King’s account also revealed the tragi-comic circumstances of how the travellers just missed their support group (and the promise of rescue) on their return leg. Their back-up party had waited for the quartet to reappear at Cooper’s Creek for four months, assumed they had all died, and on 21 April turned back to Melbourne. Just eight hours later, Burke, Wills, Gray and King finally made it to their depot. It was their last chance. ‘From the time we halted, Mr Burke seemed to be getting worse,’ King wrote after his lonely return. ‘… He said he felt convinced he could not last many hours, and gave me his watch … He then said to me, “I hope you will remain with me here until I am quite dead – it is a comfort to know that some one is by”.’
The funeral of the pioneers was held in Melbourne in January 1863, and attracted about 100,000 mourners. Within a decade a telegraph line had been laid from Adelaide to Darwin, and in 1873 Ayers Rock, in the middle of the continent, was mapped by the English explorer William Gosse. A decade after that, much of the Australian interior had been traversed from many angles.

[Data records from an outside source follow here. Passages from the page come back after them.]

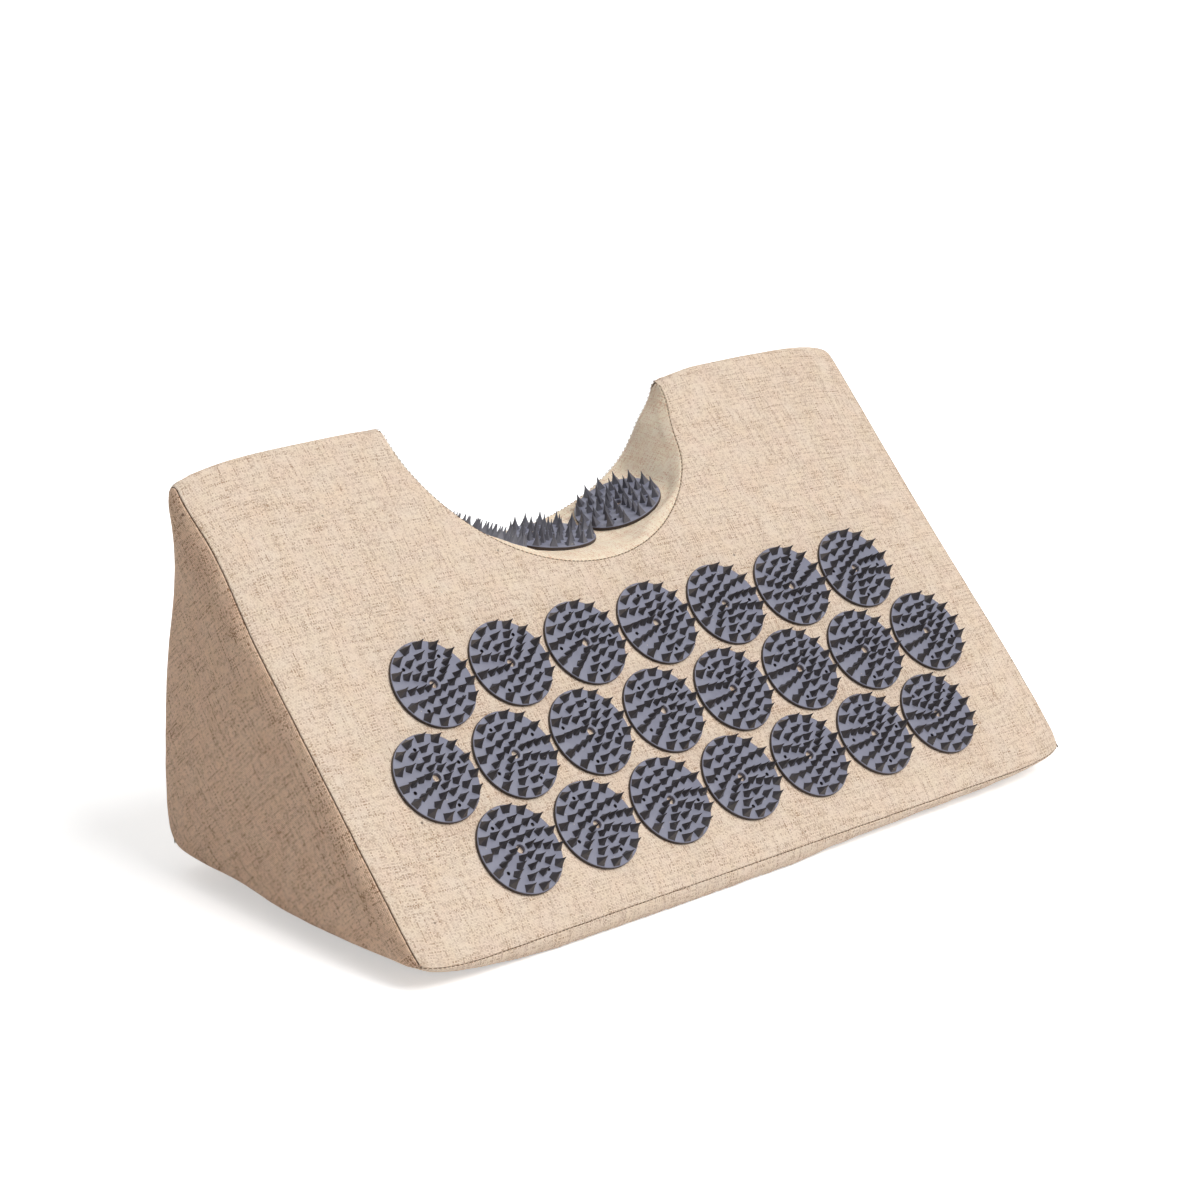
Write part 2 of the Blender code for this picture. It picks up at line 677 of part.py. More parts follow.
def build():
    stations_on_slope = slope_stations()
    stations_in_neck = neck_stations()
    bpy.context.view_layer.update()
    slope_pegs = peg_hole_cutter("slope_peg_holes", stations_on_slope)
    neck_pegs = peg_hole_cutter("neck_peg_holes", stations_in_neck)
    whole = cutter("whole_wedge", wedge_mesh("whole_wedge", cover_ring, 0.0))

    foam = body("foam_core", wedge_mesh("foam_core", foam_ring, COVER_INSET), FOAM)
    boolean(foam, recess_cutter("recess_in_foam", BACKED_INSET))

    wrap = sheet("wrap_panel", wrap_line, CLOTH)
    boolean(wrap, recess_cutter("recess_in_wrap", COVER_INSET))
    boolean(wrap, slope_pegs)
    sheet("bottom_panel", belly_cloth_line, CLOTH)
    add_end_panel("end_panel_left", -1)
    add_end_panel("end_panel_right", 1)
    add_liner(whole, neck_pegs)
    add_zip(wrap)
    add_discs(stations_on_slope + stations_in_neck)


build()
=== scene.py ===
# %% [markdown]
# # Acupressure neck wedge
#
# A foam wedge in a sewn linen cover. Its slope carries three rows of spiked plastic discs, and a round
# recess through the ridge, for the neck, carries three more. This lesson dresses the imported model: the
# model's solids stay where they are, and each one that a finer piece stands for is hidden behind it.

from math import atan2, cos, degrees, hypot, pi, radians, sin, tan

import bmesh
import bpy
import numpy as np
from mathutils import Matrix, Vector, noise
from mathutils.geometry import delaunay_2d_cdt


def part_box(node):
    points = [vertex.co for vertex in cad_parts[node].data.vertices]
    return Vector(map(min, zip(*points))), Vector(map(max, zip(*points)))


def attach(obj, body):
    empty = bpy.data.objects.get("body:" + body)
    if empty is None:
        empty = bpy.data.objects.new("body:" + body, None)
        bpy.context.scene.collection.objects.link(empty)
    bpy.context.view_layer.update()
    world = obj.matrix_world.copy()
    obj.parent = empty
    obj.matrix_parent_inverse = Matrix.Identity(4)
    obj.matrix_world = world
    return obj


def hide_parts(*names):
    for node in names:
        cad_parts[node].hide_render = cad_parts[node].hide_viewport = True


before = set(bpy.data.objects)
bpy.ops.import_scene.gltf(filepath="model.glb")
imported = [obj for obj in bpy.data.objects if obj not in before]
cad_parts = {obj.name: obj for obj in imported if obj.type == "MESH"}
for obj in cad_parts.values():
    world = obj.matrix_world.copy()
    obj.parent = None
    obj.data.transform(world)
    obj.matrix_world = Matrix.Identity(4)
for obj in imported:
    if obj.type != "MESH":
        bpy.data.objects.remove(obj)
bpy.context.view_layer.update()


# %% Functions that every object uses
def add_object(name, data):
    """A new object in the scene."""
    made = bpy.data.objects.new(name, data)
    bpy.context.scene.collection.objects.link(made)
    return made


def evaluated_mesh(item):
    """An object's shape after its modifiers, as a plain mesh."""
    bpy.context.view_layer.update()
    return bpy.data.meshes.new_from_object(item.evaluated_get(bpy.context.evaluated_depsgraph_get()))


def poly_line(name, points):
    """A curve of straight pieces through the points."""
    curve = bpy.data.curves.new(name, "CURVE")
    curve.dimensions = "3D"
    spline = curve.splines.new("POLY")
    spline.points.add(len(points) - 1)
    spline.points.foreach_set("co", np.column_stack((points, np.ones(len(points)))).ravel())
    return add_object(name, curve)


def mesh_in_order(name, bm):
    """The bmesh as a mesh, its corners rounded to 0.1 micron and sorted by place.

    A bevel or a weld numbers corners and faces differently each run, and a Boolean after it would then
    cut its faces differently.
    """
    points = np.array([vert.co for vert in bm.verts]).round(7) + 0.0
    order = np.lexsort(points.T)
    rank = np.argsort(order).tolist()
    bm.verts.index_update()
    faces = []
    for face in bm.faces:
        ring = [rank[vert.index] for vert in face.verts]
        first = ring.index(min(ring))
        faces.append(ring[first:] + ring[:first])
    bm.free()
    mesh = bpy.data.meshes.new(name)
    mesh.from_pydata(points[order].tolist(), [], sorted(faces))
    return mesh

# %% [markdown]
# ## The camera
#
# The camera stands to the front left of the wedge and a little above it. Its place and the directions of
# the picture's right and down sides were fitted to the discs' centre holes and the cover's corners, in an
# image of 1200 x 1200. The lens is long, so the wedge's far end is only a little smaller than its near end.

# %% Place the camera
IMAGE = 1200
FOCAL_PIXELS = 3349.17
SENSOR = 36.0
EYE = Vector((-1.003, -0.9776, 0.5746))
PICTURE_RIGHT = Vector((0.71900, -0.69343, 0.04685))
PICTURE_DOWN = Vector((-0.19001, -0.26096, -0.94647))


def place_camera():
    data = bpy.data.cameras.new("camera")
    data.sensor_width = SENSOR
    data.lens = FOCAL_PIXELS / IMAGE * SENSOR
    camera = add_object("camera", data)
    forward = PICTURE_RIGHT.cross(PICTURE_DOWN)
    turn = Matrix((PICTURE_RIGHT, -PICTURE_DOWN, -forward)).transposed()
    camera.matrix_world = Matrix.Translation(EYE) @ turn.to_4x4()
    bpy.context.scene.camera = camera
    return camera


camera = place_camera()
print("lens:", round(camera.data.lens, 1), "mm")

# %% [markdown]
# ## The shape of the stuffed cover
#
# Sewn over firm foam, linen lies taut: nearly flat on the slope, more crowned on the back and the belly,
# and drawn in to the seams. Such a surface follows a rule, so it is written as a function that gives the
# point of the cover for any place on the flat cloth. The panels, the lining and the seams all read these
# functions, so they meet.

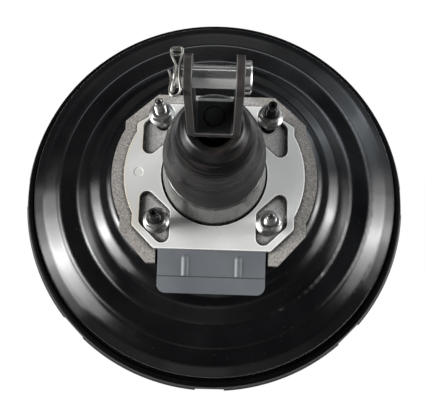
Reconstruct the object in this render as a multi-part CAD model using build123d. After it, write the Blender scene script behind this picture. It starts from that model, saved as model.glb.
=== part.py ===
from build123d import *
import math
import os

# Vacuum brake booster, millimetres.  The booster's axis is Z: +Z points rearward, to the pedal, and -Z
# forward, to the master cylinder.  z = 0 is the rear face of the bright mounting plate, which seats on
# the firewall, and the origin is the centre of the four firewall studs in that face.

# ---- driving dimensions ----
RIM_R = 149.0  # front shell's rim, flared from its crimped edge ...
EDGE_R = 147.6
HEM_R = 150.4  # ... to a hem with shallow notches
BEAD_R = 140.3  # rounded shoulder where the rear shell turns down to its rim
LEDGE_Z = -71.0  # underside of the rim, where the diaphragm's bead is seated
FLANGE_Z = -62.4  # rear shell's rim flange, under the crimped lugs
SHELL_T = 1.6  # sheet of the rear shell
FRONT_T = 1.8  # sheet of the front shell
FACE_Z = -8.5  # rear shell's mounting face, under gasket, bracket and plate
FRONT_Z = -129.0  # face on the front shell for the master cylinder
HEM_NOTCHES = 8

PLATE_T = 2.5  # bright mounting plate
BRACKET_T = 1.5  # grey bracket sheet under the plate
PLATE_HOLE_R = 37.7
PLATE_CORNERS = [(32.8, 51.8), (56.5, 36.5), (56.5, -38.3), (40.6, -54.2)]  # right-hand half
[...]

But it is Burke and Wills’ calamity that endures around the campfires. The voyage has become a movie – Burke and Wills – starring Jack Thompson as Burke, Nigel Havers as Wills and Greta Scacchi as the rather unlikely singing love interest; ‘Runs short of plot even before the explorers run short of water,’ said the New York Times. But more than that, the map and its narrative have etched themselves on the national consciousness and some distance beyond, so that they are now as much a part of the fantastical landscape as Ned Kelly, Dame Edna and Crocodile Dundee.